A Polite Parisian Exhibition Sanitizes Artemesia Gentileschi’s Proto-Feminist Rage
Artemisia Gentileschi: Jael and Sisera, 1620. Photo Museum Of Fine Arts Budapest.
Artemisia Gentileschi’s empathic and heroic portrayals of women have made her a protofeminist icon. Her works—most famously Judith Slaying Holofernes(c. 1612)—do more than transform her passive objects into active subjects; they endow them with the power to enact righteous, even vengeful violence.
Such scenes are inseparable from Artemisia’s own biography, according to Patrizia Cavazzini, co-curator of “Artemisia, Heroine of Art,” a major retrospective currently on view at the Musée Jacquemart-André in Paris. Yes, Gentileschi asserted autonomy, both in her technical mastery and in her strategic self-portraiture. But above all, she rejected the confining ideal of the “virtuous woman artist” that dominated 17th-century Italian debates over the role of women in art and society.
Born in Rome in 1593, Artemisia was the eldest of four children and the only daughter in a household headed by the painter Orazio Gentileschi. A central thread in the exhibition is the evolving relationship between Artemisia and her father. In an era when most women were denied access to artistic training, Artemisia not only received instruction and studio privileges from Orazio but was actively encouraged to paint. Her early masterpiece, Susanna and the Elders (1610), painted when she was just 17, bears only her signature—despite evidence of her father’s involvement—underscoring Orazio’s commitment to promoting her career.
Artemisia’s feminist attitudes of assertion and defiance come through in Susanna and the Elders. Drawn from the biblical story where two old men blackmail Suzanna to sleep with them, Artemisia and Orazio’s version of this oft-depicted scene groups the three figures into a tight frame. This framing effectively conveys the uncomfortable claustrophobia of sexual harassment while keeping with Caravaggesque conventions—naturalistic renderings of live models, neutral backgrounds, and stark chiaroscuro.

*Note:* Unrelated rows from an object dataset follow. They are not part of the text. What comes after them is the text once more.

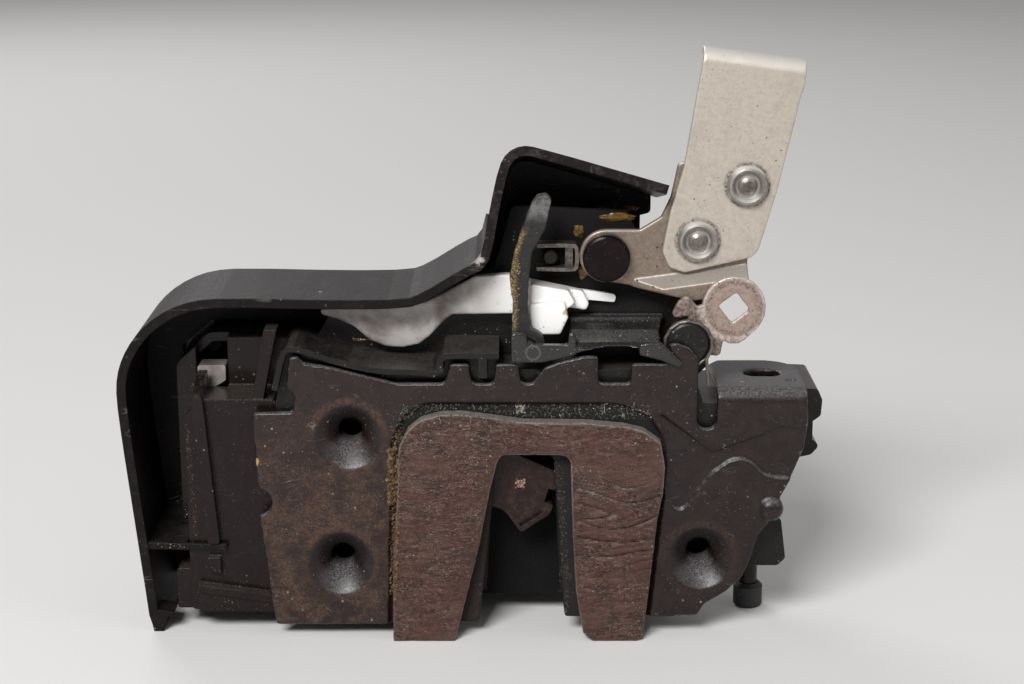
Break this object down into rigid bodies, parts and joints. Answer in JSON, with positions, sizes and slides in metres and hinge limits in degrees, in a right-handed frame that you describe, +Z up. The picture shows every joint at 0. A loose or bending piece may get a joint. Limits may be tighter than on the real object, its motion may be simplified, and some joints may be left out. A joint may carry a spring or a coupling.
{
  "type": "car door lock",
  "caption": "Car door lock with a rotary claw behind a dished steel face plate, foam mouth seal, hooked plastic shroud, release lever and lock levers",
  "frame": {"origin": "centre of the seated striker, on the front face of the face plate", "axes": "+X right as seen from the door's edge, +Y into the door, +Z up; the mouth opens towards -Z"},
  "size_m": [0.1453, 0.0486, 0.1215],
  "materials": {
    "coated_steel": "black e-coat, satin, brown dust on the left half",
    "foam": "skinned foam with fine horizontal wrinkles",
    "black_plastic": "satin moulded plastic, dusty",
    "zinc_steel": "plain zinc-plated steel",
    "dark_jacket": "dark moulded coat",
    "spring_steel": "drawn spring wire",
    "black_rubber": "soft black rubber",
    "shroud_plastic": "fine-grained black plastic with pale scuffs",
    "gloss_plastic_black": "smooth black plastic, dusty",
    "lever_steel": "matt zinc, warm grey with dark specks",
    "dark_pin": "smooth dark pin head",
    "eye_steel": "tarnished pinkish-brown zinc with dark specks",
    "white_nylon": "natural nylon with a little dirt",
    "brass_worm": "plain brass"
  },
  "bodies": {
    "base": {"face_plate": "coated_steel", "foam_seal": "foam", "latch_frame": "black_plastic", "lever_guide": "black_plastic", "back_plate": "zinc_steel", "claw_pin": "zinc_steel", "claw_spring": "spring_steel", "pawl_pin": "zinc_steel", "pawl_spring": "spring_steel", "mouth_bumper": "black_rubber", "shroud": "shroud_plastic", "side_case": "gloss_plastic_black", "rear_cover": "black_plastic", "cover_screw_set": "zinc_steel", "lever_pin": "dark_pin", "spring_boss": "black_plastic", "eye_spring": "spring_steel", "u_clip": "spring_steel", "clip_pin": "black_plastic", "lock_motor": "zinc_steel", "wheel_pin": "zinc_steel", "microswitch": "black_plastic", "connector_socket": "black_plastic", "terminals": "brass_worm", "foot_peg": "black_plastic", "foot_tip": "black_rubber"},
    "claw": {"claw": "zinc_steel", "claw_jacket": "dark_jacket"},
    "pawl": {"pawl": "zinc_steel"},
    "release": {"release_lever": "lever_steel", "lever_arm": "lever_steel", "rivet_upper": "lever_steel", "rivet_lower": "lever_steel"},
    "eye": {"eye_lever": "eye_steel"},
    "lock": {"lock_lever": "white_nylon", "lock_link": "white_nylon"},
    "sill": {"sill_lever": "black_plastic"},
    "transfer": {"transfer_link": "black_plastic"},
    "worm": {"worm": "brass_worm"},
    "wheel": {"worm_wheel": "white_nylon"},
    "slider": {"drive_slider": "white_nylon"}
  },
  "joints": [
    {"name": "claw_turn", "type": "hinge", "parent": "base", "child": "claw", "pos_m": [-0.0165, 0.0058, 0.004], "axis": [0, -1, 0], "range_deg": [0, 42], "stiffness_Nm_per_rad": 0.02, "springref_deg": -17.19},
    {"name": "release_turn", "type": "hinge", "parent": "base", "child": "release", "pos_m": [0.0166, 0.0089, 0.0464], "axis": [0, 1, 0], "range_deg": [0, 12], "stiffness_Nm_per_rad": 0.3, "springref_deg": -17.19},
    {"name": "pawl_turn", "type": "hinge", "parent": "base", "child": "pawl", "pos_m": [0.0195, 0.0058, -0.008], "axis": [0, 1, 0], "range_deg": [0, 16]},
    {"name": "transfer_slide", "type": "slide", "parent": "base", "child": "transfer", "axis": [0, 0, -1], "range_m": [0, 0.0022]},
    {"name": "eye_turn", "type": "hinge", "parent": "base", "child": "eye", "pos_m": [0.0331, 0.0035, 0.0296], "axis": [0, 1, 0], "range_deg": [-8, 12], "stiffness_Nm_per_rad": 0.02},
    {"name": "sill_turn", "type": "hinge", "parent": "base", "child": "sill", "pos_m": [0.0009, 0.0033, 0.0292], "axis": [0, -1, 0], "range_deg": [0, 8]},
    {"name": "lock_slide", "type": "slide", "parent": "base", "child": "lock", "axis": [-1, 0, 0], "range_m": [0, 0.0014]},
    {"name": "wheel_turn", "type": "hinge", "parent": "base", "child": "wheel", "pos_m": [-0.0441, 0.028, 0.0095], "axis": [0, 1, 0], "range_deg": [0, 40]},
    {"name": "worm_turn", "type": "hinge", "parent": "base", "child": "worm", "pos_m": [-0.0604, 0.028, 0], "axis": [0, 0, 1], "range_deg": [0, 1050]},
    {"name": "slider_slide", "type": "slide", "parent": "base", "child": "slider", "axis": [0, 0, 1], "range_m": [0, 0.002]}
  ],
  "couplings": [
    {"joint": "pawl_turn", "follows": "release_turn", "ratio": 1.3333},
    {"joint": "transfer_slide", "follows": "release_turn", "m_per_rad": 0.0105},
    {"joint": "lock_slide", "follows": "sill_turn", "m_per_rad": 0.01},
    {"joint": "worm_turn", "follows": "wheel_turn", "ratio": 26},
    {"joint": "slider_slide", "follows": "wheel_turn", "m_per_rad": 0.00286}
  ]
}
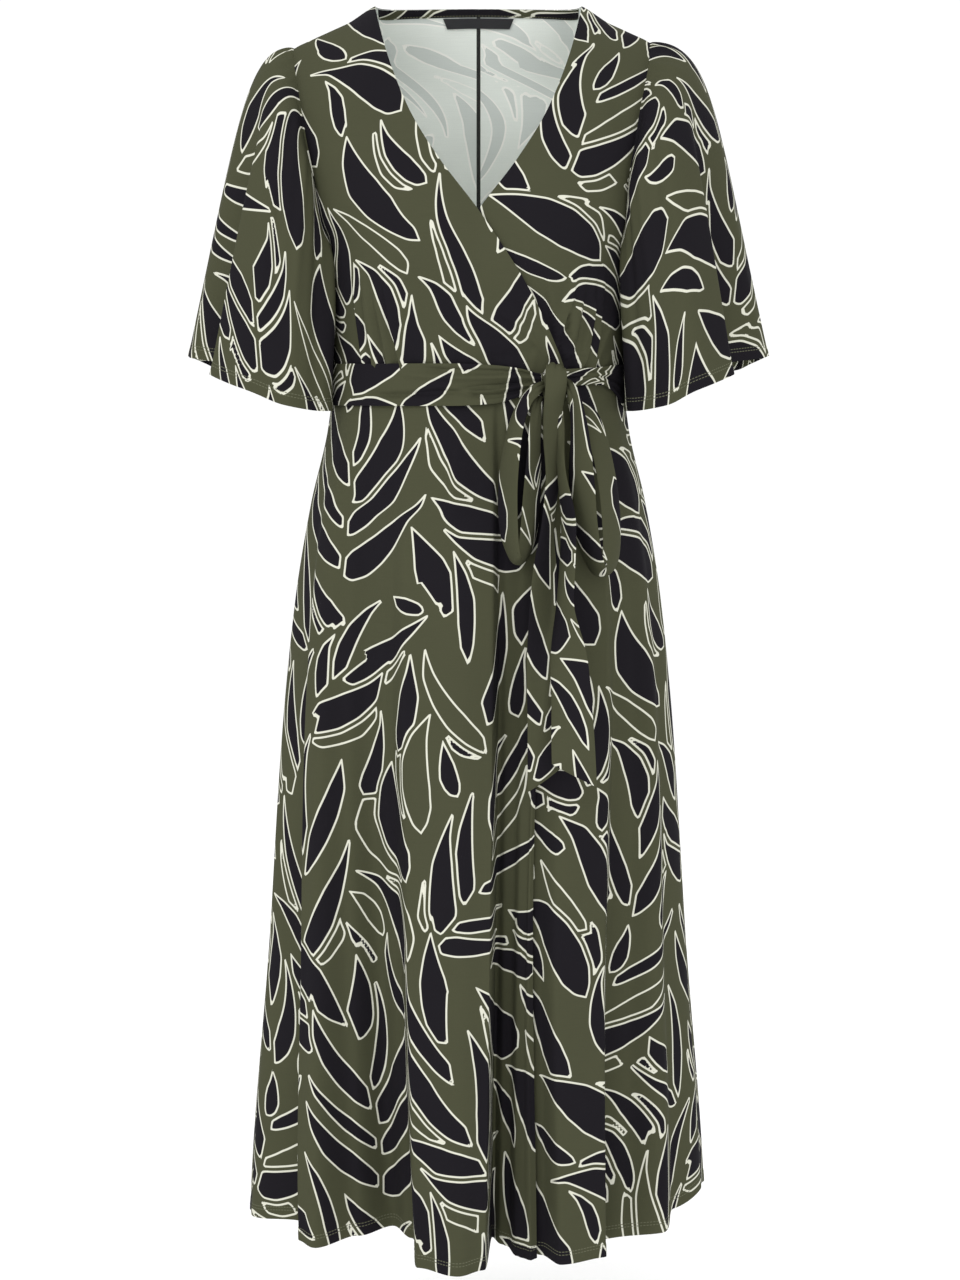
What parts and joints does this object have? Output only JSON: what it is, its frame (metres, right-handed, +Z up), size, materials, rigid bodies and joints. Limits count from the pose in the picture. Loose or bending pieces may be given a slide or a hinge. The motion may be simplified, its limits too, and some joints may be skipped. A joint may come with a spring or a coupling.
{
  "type": "wrap dress",
  "caption": "Hollow wrap dress in printed jersey with a V neck, wide flutter sleeves, a sash tied in a bow at the waist and a flared midi skirt.",
  "frame": {"origin": "midway between the two shoulder neck points, where the wearer's shoulders carry the dress", "axes": "+Z up, -Y towards the front, +X towards the wearer's left (the viewer's right)"},
  "size_m": [0.6, 0.3535, 1.2738],
  "materials": {
    "printed_jersey": "soft matt jersey, olive ground with near-black leaves outlined in cream",
    "sash_jersey": "the same printed jersey, sewn double",
    "neck_binding": "the same printed jersey, folded and topstitched",
    "plain_label": "plain black woven tape, blank"
  },
  "bodies": {
    "root": {"front_bodice_right": "printed_jersey", "front_bodice_left": "printed_jersey", "back_bodice_right": "printed_jersey", "back_bodice_left": "printed_jersey", "sleeve_right": "printed_jersey", "sleeve_left": "printed_jersey", "skirt_front_over": "printed_jersey", "skirt_front_under": "printed_jersey", "skirt_back_right": "printed_jersey", "skirt_back_left": "printed_jersey", "belt_band": "sash_jersey", "belt_knot": "sash_jersey", "bow_loop_right": "sash_jersey", "bow_loop_left": "sash_jersey", "belt_tail_right": "sash_jersey", "belt_tail_left": "sash_jersey", "back_neck_band": "neck_binding", "neck_label": "plain_label"}
  },
  "joints": []
}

Two men leer at her over a stone railing; meanwhile, the painting’s nude heroine shies away, her hands raised in a gesture of protective revulsion. Scholars have argued that the scene captures something of Artemisia’s feminine perspective, pointing to Susanna’s expressive gestures and posture as convincingly portraying the discomfort of sexual aggression—as if Artemesia were painting from experience rather than imagination.
The exhibition juxtaposes Orazio’s (ca. 1612) and Artemisia’s (ca. 1615) Judith and Her Maidservant paintings. Both works capture a tense moment following Judith’s decapitation of Holofernes, but Artemisia’s version offers a more forceful heroine, richer textiles, and a gesture of solidarity between Judith and her servant that her father’s painting lacks. It marks the emergence of Artemisia’s own sensibility, one more intimate, more psychologically charged, and often more brutal than her father’s.